GDPR Myths and Questions #3 – Consent and Lawful basis

You need to identify the lawful basis you are using for processing someone’s personal data – i.e. your justification for processing that data. There are 6 different lawful bases that you may use, for any given set of data. One of these is consent, but there are others too – e.g. ‘contract’ (valid if someone’s personal data needs to be processed to fulfil your contractual obligations, or because they’ve asked you to do something before entering into a contract, such as provide information). This is completely separate from your consent to treatment process so don’t get them muddled. You may identify more than one lawful basis for different elements of the data you collect e.g. health data and marketing data.

If you do use ‘consent’, it should be obvious and require a positive action to opt in. Consent requests must be prominent, unbundled from other terms and conditions, concise and easy to understand, and user-friendly.

Consent is normally needed for marketing contact with patients but most of the other information collected by osteopaths will fall under one of the other lawful grounds for processing data. A simple table of the 6 lawful bases is below.

As well as identifying the lawful basis (or bases) for the general processing of data within your practice there is another requirement. Osteopaths also process what is referred to as ‘Special category data’ because we collect health information.  The condition for processing Special category data also needs to be identified – I have identified the condition from the 10 possible conditions as falling under condition 2(h) from article 9 for medical diagnosis and provision of health services –

Article 9

  1. (h) processing is necessary for the purposes of preventive or occupational medicine, for the assessment of the working capacity of the employee, medical diagnosis, the provision of health or social care or treatment or the management of health or social care systems and services on the basis of Union or Member State law or pursuant to contract with a health professional and subject to the conditions and safeguards referred to in paragraph 3;
  2. Personal data referred to in paragraph 1 may be processed for the purposes referred to in point (h) of paragraph 2 when those data are processed by or under the responsibility of a professional subject to the obligation of professional secrecy under Union or Member State law or rules established by national competent bodies or by another person also subject to an obligation of secrecy under Union or Member State law or rules established by national competent bodies.

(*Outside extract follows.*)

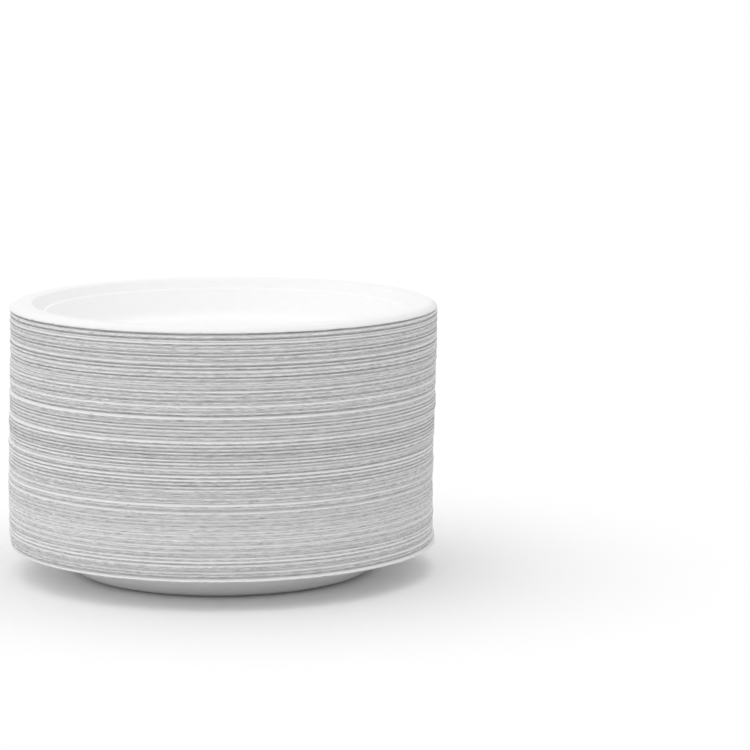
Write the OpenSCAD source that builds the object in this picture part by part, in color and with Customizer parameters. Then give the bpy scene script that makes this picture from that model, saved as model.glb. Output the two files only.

In summary you should clearly identify in your privacy notice the lawful basis (or bases) for processing data and the condition for processing special category data.

 

Lawful Grounds for Processing Data under GDPR
# Summary Lawful Ground
1 Consent given The data subject has given consent
2 For performance of contract It’s necessary for the performance of a contract
3 To comply with legal obligation It’s necessary for the controller to comply with a legal obligation
4 To protect vital interest of data subject or other It’s necessary to protect the vital interest of the data subject or other natural person
5 Perform task in public interest It’s necessary to perform a task in the public interest
6 Legitimate interest persued by controller It’s necessary for the purposes of the legitimate interest pursued by the controller or third party except where such interests are overridden by the interests or fundamental rights and freedoms of the data subject which require protection of personal data.